Speech Synthesizers for legacy systems are getting harder and harder to find. Back in the day, there were the high-end units that featured text-to-speech translation processors. The Cadillac systems were the Votrax "Type-N-Talk" and "Personal Speech System." Then there were the low-end units, requiring manual translation of allophones or phonemes from tables in manuals, combined with PEEKs and POKEs, to form words and sentences. The purpose of this project is to simulate the high-end units of the time.

The biggest challenge today is finding modern parts that are willing to communicate at 1200 baud. For example, the SpeakJet allophones synthesizer, combined with a 8-bit microprocessor programmed with letter-to-sound rules for text-to-speech (such as the TTS256), popular in today's robotics, will only operate at 9600 baud. That is too fast for poor, old VIC!
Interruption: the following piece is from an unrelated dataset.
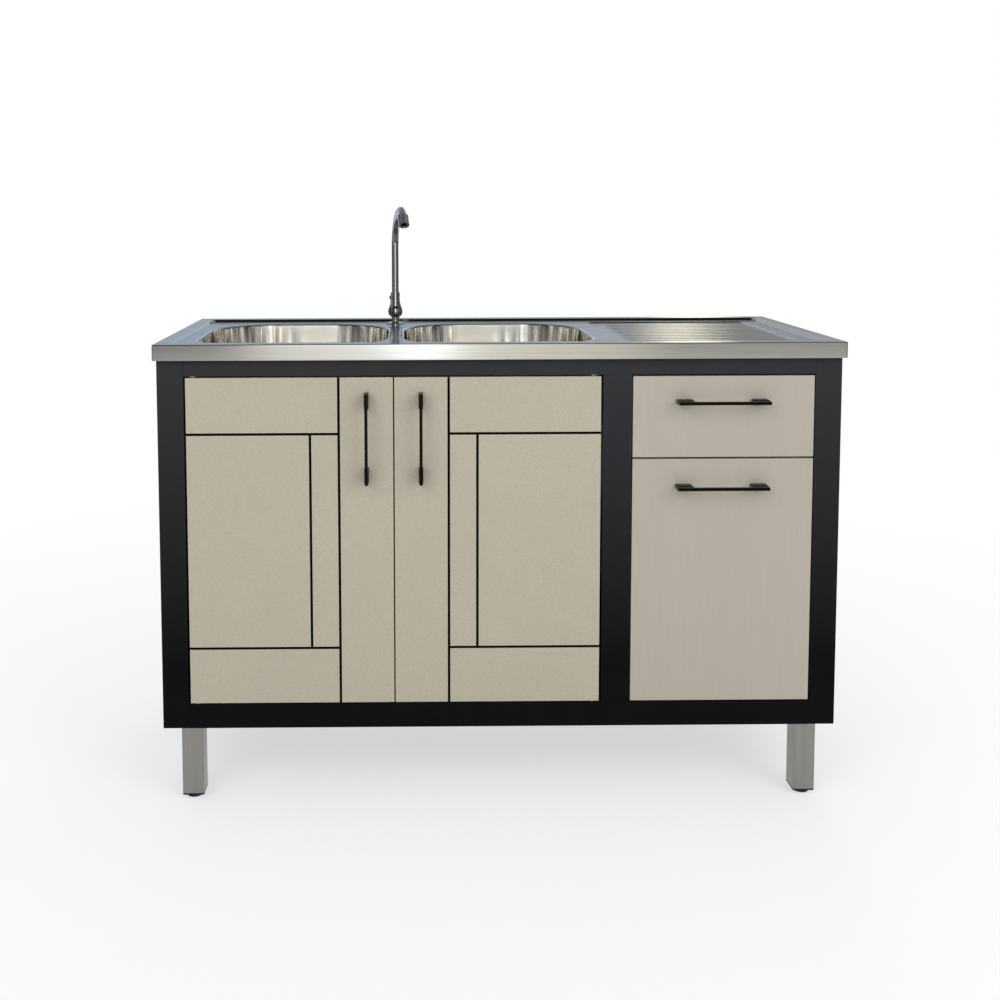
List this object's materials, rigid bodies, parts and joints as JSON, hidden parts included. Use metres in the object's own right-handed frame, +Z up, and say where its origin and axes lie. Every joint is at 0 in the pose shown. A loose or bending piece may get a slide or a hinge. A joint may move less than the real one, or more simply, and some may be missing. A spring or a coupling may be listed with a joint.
{
  "type": "kitchen sink unit",
  "caption": "Free-standing kitchen sink unit: stainless worktop with two bowls, drainer and swan-neck tap on a black-framed cabinet with doors, drawer and pull-out on square legs.",
  "frame": {"origin": "on the floor, in the middle of the width and midway between the handles' fronts and the worktop's back edge", "axes": "+X to the right as seen from the front, +Y to the back, +Z up"},
  "size_m": [1.2, 0.476, 1.0512],
  "materials": {
    "stainless": "brushed",
    "stainless_bowl": "polished",
    "timber": "sawn",
    "frame_black": "satin lacquer",
    "back_board": "matt foil",
    "door_foil": "fine textured foil",
    "front_foil": "faint wood-grain foil",
    "drawer_board": "white melamine",
    "handle_black": "satin",
    "chrome": "polished",
    "brass": "turned",
    "leg_steel": "polished",
    "zinc_steel": "zinc plated",
    "black_plastic": "moulded",
    "white_plastic": "moulded",
    "nylon": "moulded"
  },
  "bodies": {
    "cabinet": {"back_panel": "back_board", "bowl_left": "stainless_bowl", "bowl_right": "stainless_bowl", "cross_pipe": "white_plastic", "door_catches": "black_plastic", "floor_panel": "frame_black", "front_bottom_rail": "frame_black", "front_top_rail": "frame_black", "inner_rails": "frame_black", "leg_back_left": "leg_steel", "leg_back_right": "leg_steel", "leg_blocks": "timber", "leg_bolts": "zinc_steel", "leg_front_left": "leg_steel", "leg_front_right": "leg_steel", "leg_plugs": "black_plastic", "partition": "frame_black", "pivot_bushes": "nylon", "runner_tracks": "zinc_steel", "side_panel_left": "frame_black", "side_panel_right": "frame_black", "stile_left": "frame_black", "stile_middle": "frame_black", "stile_right": "frame_black", "strainer_left": "stainless_bowl", "strainer_right": "stainless_bowl", "tap_body": "chrome", "tap_flange": "chrome", "tap_nut": "brass", "waste_elbow": "white_plastic", "waste_nuts": "white_plastic", "waste_tee": "white_plastic", "waste_trap": "white_plastic", "worktop_battens": "timber", "worktop_sheet": "stainless"},
    "door_left": {"door_left": "door_foil", "door_handle_left": "handle_black", "door_fixings_left": "zinc_steel"},
    "door_right": {"door_right": "door_foil", "door_handle_right": "handle_black", "door_fixings_right": "zinc_steel"},
    "drawer": {"drawer_front": "front_foil", "drawer_box": "drawer_board", "drawer_slides": "zinc_steel", "drawer_handle": "handle_black", "drawer_screws": "zinc_steel"},
    "pullout": {"pullout_front": "front_foil", "pullout_box": "drawer_board", "pullout_slides": "zinc_steel", "pullout_handle": "handle_black", "pullout_screws": "zinc_steel"},
    "spout": {"tap_spout": "chrome", "tap_aerator": "chrome"},
    "lever": {"tap_lever": "chrome"},
    "basket_left": {"strainer_basket_left": "stainless_bowl"},
    "basket_right": {"strainer_basket_right": "stainless_bowl"},
    "foot_front_left": {"foot_front_left": "black_plastic"},
    "foot_front_right": {"foot_front_right": "black_plastic"},
    "foot_back_left": {"foot_back_left": "black_plastic"},
    "foot_back_right": {"foot_back_right": "black_plastic"}
  },
  "joints": [
    {"name": "door_left_hinge", "type": "hinge", "parent": "cabinet", "child": "door_left", "pos_m": [-0.5335, -0.201, 0.1756], "axis": [0, 0, -1], "range_deg": [0, 90]},
    {"name": "door_right_hinge", "type": "hinge", "parent": "cabinet", "child": "door_right", "pos_m": [0.164, -0.201, 0.1756], "axis": [0, 0, 1], "range_deg": [0, 90]},
    {"name": "drawer_slide", "type": "slide", "parent": "cabinet", "child": "drawer", "axis": [0, -1, 0], "range_m": [0, 0.26]},
    {"name": "pullout_slide", "type": "slide", "parent": "cabinet", "child": "pullout", "axis": [0, -1, 0], "range_m": [0, 0.26]},
    {"name": "spout_swivel", "type": "hinge", "parent": "cabinet", "child": "spout", "pos_m": [-0.1856, 0.176, 0.865], "axis": [0, 0, 1], "continuous": true},
    {"name": "lever_turn", "type": "hinge", "parent": "cabinet", "child": "lever", "pos_m": [-0.19215, 0.16195, 0.837], "axis": [-0.4226, -0.9063, 0], "range_deg": [0, 90]},
    {"name": "basket_left_lift", "type": "slide", "parent": "cabinet", "child": "basket_left", "axis": [0, 0, 1], "range_m": [0, 0.2]},
    {"name": "basket_right_lift", "type": "slide", "parent": "cabinet", "child": "basket_right", "axis": [0, 0, 1], "range_m": [0, 0.2]},
    {"name": "foot_front_left_turn", "type": "hinge", "parent": "cabinet", "child": "foot_front_left", "pos_m": [-0.5445, -0.189, 0.007], "axis": [0, 0, 1], "continuous": true},
    {"name": "foot_front_right_turn", "type": "hinge", "parent": "cabinet", "child": "foot_front_right", "pos_m": [0.5445, -0.189, 0.007], "axis": [0, 0, 1], "continuous": true},
    {"name": "foot_back_left_turn", "type": "hinge", "parent": "cabinet", "child": "foot_back_left", "pos_m": [-0.5445, 0.214, 0.007], "axis": [0, 0, 1], "continuous": true},
    {"name": "foot_back_right_turn", "type": "hinge", "parent": "cabinet", "child": "foot_back_right", "pos_m": [0.5445, 0.214, 0.007], "axis": [0, 0, 1], "continuous": true}
  ]
}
These days it is actually easier (and cheaper) to dedicate an entire computer and software to the task versus a purely silicon approach. The dedication of a computer to a specific task as part of a larger system is not so different than the intelligent peripherals of the day, like disk drives and printers, where processing was offloaded to the device. Today this is common place. We're surrounded by dedicated systems interconnected in highly flexible ways. Even the "walled gardens" of our cell phones, tablets and consumer appliances have full-fledged operating systems underneath their slick user interfaces.
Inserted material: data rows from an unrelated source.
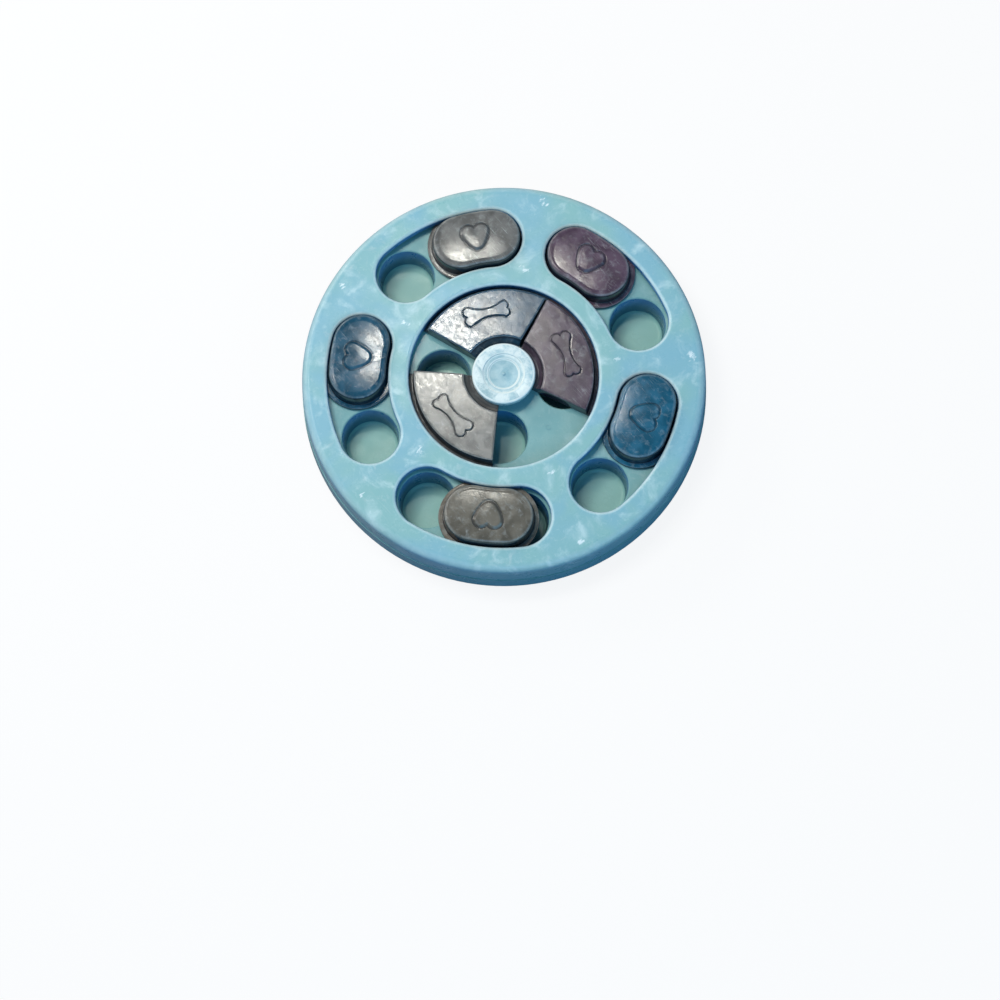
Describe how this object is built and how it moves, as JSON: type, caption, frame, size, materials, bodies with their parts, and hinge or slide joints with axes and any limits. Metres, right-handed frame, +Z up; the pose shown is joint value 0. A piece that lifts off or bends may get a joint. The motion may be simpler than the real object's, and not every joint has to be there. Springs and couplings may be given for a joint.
{
  "type": "dog puzzle feeder",
  "caption": "Round slow-feed puzzle for a dog: a tray with treat wells under a slotted cover, with heart-marked caps sliding in the rim slots and bone-marked sector caps turning round a hub.",
  "frame": {"origin": "on the disc's axis, at the surface the feet stand on", "axes": "+Z up along the disc's axis; +Y through the middle of the first rim slot"},
  "size_m": [0.2448, 0.2448, 0.0365],
  "materials": {
    "tray": "glossy moulded plastic, lightly marbled and scuffed",
    "cover": "glossy moulded plastic, lightly marbled and scuffed",
    "hub": "glossy moulded plastic, lightly marbled and scuffed",
    "slider_purple": "glossy moulded plastic, lightly marbled and scuffed",
    "slider_grey": "glossy moulded plastic, lightly marbled and scuffed",
    "slider_blue": "glossy moulded plastic, lightly marbled and scuffed",
    "slider_taupe": "glossy moulded plastic, lightly marbled and scuffed",
    "slider_teal": "glossy moulded plastic, lightly marbled and scuffed",
    "sector_blue": "glossy moulded plastic, lightly marbled and scuffed",
    "sector_grey": "glossy moulded plastic, lightly marbled and scuffed",
    "sector_purple": "glossy moulded plastic, lightly marbled and scuffed",
    "screw_steel": "zinc-plated",
    "foot_rubber": "matt"
  },
  "bodies": {
    "feeder": {"base_tray": "tray", "top_cover": "cover", "hub_cap": "hub", "hub_screw": "screw_steel", "outer_cup_1": "tray", "outer_cup_2": "tray", "outer_cup_3": "tray", "outer_cup_4": "tray", "outer_cup_5": "tray", "outer_cup_6": "tray", "outer_cup_7": "tray", "outer_cup_8": "tray", "outer_cup_9": "tray", "outer_cup_10": "tray", "inner_cup_1": "tray", "inner_cup_2": "tray", "inner_cup_3": "tray", "inner_cup_4": "tray", "cover_screw_1": "screw_steel", "cover_screw_2": "screw_steel", "cover_screw_3": "screw_steel", "cover_screw_4": "screw_steel", "cover_screw_5": "screw_steel", "rubber_foot_1": "foot_rubber", "rubber_foot_2": "foot_rubber", "rubber_foot_3": "foot_rubber", "rubber_foot_4": "foot_rubber", "rubber_foot_5": "foot_rubber"},
    "rim_cap_1": {"outer_slider_1": "slider_purple"},
    "rim_cap_2": {"outer_slider_2": "slider_grey"},
    "rim_cap_3": {"outer_slider_3": "slider_blue"},
    "rim_cap_4": {"outer_slider_4": "slider_taupe"},
    "rim_cap_5": {"outer_slider_5": "slider_teal"},
    "hub_sector_1": {"sector_slider_1": "sector_blue"},
    "hub_sector_2": {"sector_slider_2": "sector_grey"},
    "hub_sector_3": {"sector_slider_3": "sector_purple"}
  },
  "joints": [
    {"name": "rim_cap_1_slide", "type": "hinge", "parent": "feeder", "child": "rim_cap_1", "pos_m": [0, 0, 0], "axis": [0, 0, 1], "range_deg": [-25.1, 0]},
    {"name": "rim_cap_2_slide", "type": "hinge", "parent": "feeder", "child": "rim_cap_2", "pos_m": [0, 0, 0], "axis": [0, 0, 1], "range_deg": [0, 25.1]},
    {"name": "rim_cap_3_slide", "type": "hinge", "parent": "feeder", "child": "rim_cap_3", "pos_m": [0, 0, 0], "axis": [0, 0, 1], "range_deg": [0, 25.1]},
    {"name": "rim_cap_4_slide", "type": "hinge", "parent": "feeder", "child": "rim_cap_4", "pos_m": [0, 0, 0], "axis": [0, 0, 1], "range_deg": [-19.15, 5.85]},
    {"name": "rim_cap_5_slide", "type": "hinge", "parent": "feeder", "child": "rim_cap_5", "pos_m": [0, 0, 0], "axis": [0, 0, 1], "range_deg": [-25.1, 0]},
    {"name": "hub_sector_1_slide", "type": "hinge", "parent": "feeder", "child": "hub_sector_1", "pos_m": [0, 0, 0], "axis": [0, 0, 1], "range_deg": [0, 28]},
    {"name": "hub_sector_2_slide", "type": "hinge", "parent": "feeder", "child": "hub_sector_2", "pos_m": [0, 0, 0], "axis": [0, 0, 1], "range_deg": [-28, 71]},
    {"name": "hub_sector_3_slide", "type": "hinge", "parent": "feeder", "child": "hub_sector_3", "pos_m": [0, 0, 0], "axis": [0, 0, 1], "range_deg": [-71, 0]}
  ]
}
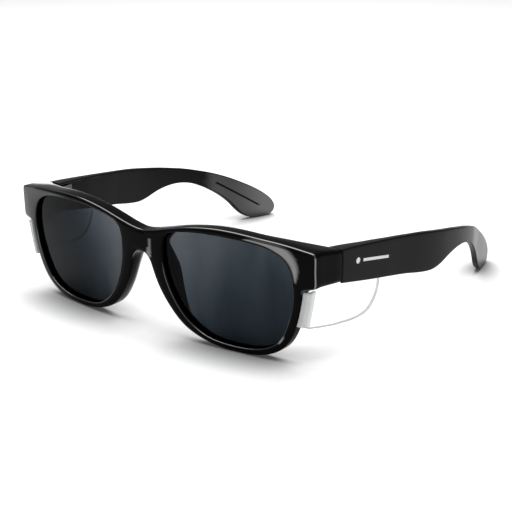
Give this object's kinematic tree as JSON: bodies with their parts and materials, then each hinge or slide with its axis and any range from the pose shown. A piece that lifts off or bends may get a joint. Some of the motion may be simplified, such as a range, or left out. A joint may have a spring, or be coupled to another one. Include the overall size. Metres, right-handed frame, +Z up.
{
  "type": "safety glasses",
  "caption": "Safety glasses with dark tinted lenses in a wide black plastic front, hinged temples with drooping ear tips, and clear side shields that fold away with the temples.",
  "frame": {"origin": "middle of the footprint with the temples open, on the level the rims and ear tips rest on", "axes": "+X towards the wearer's left, +Y back along the temples, +Z up"},
  "size_m": [0.1544, 0.1542, 0.0458],
  "materials": {
    "black_gloss_plastic": "polished",
    "black_satin_plastic": "satin",
    "tinted_lens": "polished",
    "clear_plastic": "polished",
    "blackened_steel": "satin"
  },
  "bodies": {
    "front": {"front_frame": "black_gloss_plastic", "lens_left": "tinted_lens", "lens_right": "tinted_lens", "front_hinge_left": "blackened_steel", "front_hinge_right": "blackened_steel", "front_rivet_left_lower": "blackened_steel", "front_rivet_left_upper": "blackened_steel", "front_rivet_right_lower": "blackened_steel", "front_rivet_right_upper": "blackened_steel", "hinge_screw_left": "blackened_steel", "hinge_screw_right": "blackened_steel"},
    "left_temple": {"temple_left": "black_satin_plastic", "side_shield_left": "clear_plastic", "temple_hinge_left": "blackened_steel", "temple_rivet_left_lower": "blackened_steel", "temple_rivet_left_upper": "blackened_steel", "shield_screw_left_front": "blackened_steel", "shield_screw_left_rear": "blackened_steel"},
    "right_temple": {"temple_right": "black_satin_plastic", "side_shield_right": "clear_plastic", "temple_hinge_right": "blackened_steel", "temple_rivet_right_lower": "blackened_steel", "temple_rivet_right_upper": "blackened_steel", "shield_screw_right_front": "blackened_steel", "shield_screw_right_rear": "blackened_steel"}
  },
  "joints": [
    {"name": "left_temple_fold", "type": "hinge", "parent": "front", "child": "left_temple", "pos_m": [0.0674, -0.05434, 0.0345], "axis": [0, 0, 1], "range_deg": [0, 90]},
    {"name": "right_temple_fold", "type": "hinge", "parent": "front", "child": "right_temple", "pos_m": [-0.0674, -0.05434, 0.0345], "axis": [0, 0, 1], "range_deg": [-80, 0]}
  ]
}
So, this solution does expose one to some really cool things: Raspberry Pi (University of Cambridge Computer Laboratory); Debian Linux configuration; hardware-level general purpose input/output (GPIO); TTL serial communications; logic level converters; the Festival (offline manual in PDF format) text-to-speech synthesis system (University of Edinburgh's Centre for Speech Technology Research and Carnegie Mellon University) which has a Scheme-based (SIOD) command interpreter for control; basic soldering techniques and more!

This project can easily be completed in a weekend, and done together with a child or friend. Only a Raspberry Pi, simple components and basic soldering are required. What you will have in the end is a unit that operates very much like the high-end Votrax systems of the day. ... You OPEN a command channel for writing and PRINT the sentences and words you want spoken. Now you're talking!

Theory of Operation:

Communication is only one way: Vic talks and Pi listens. For serial communication out of the User Port only two wires are required: CB2 and GROUND. The CB2 line flutters between +5v and 0v as bits of data flow down the wire one after another. The rate is fixed at 1200 bits per second. We set that rate when we open the channel: OPEN2,2,1,CHR$(8).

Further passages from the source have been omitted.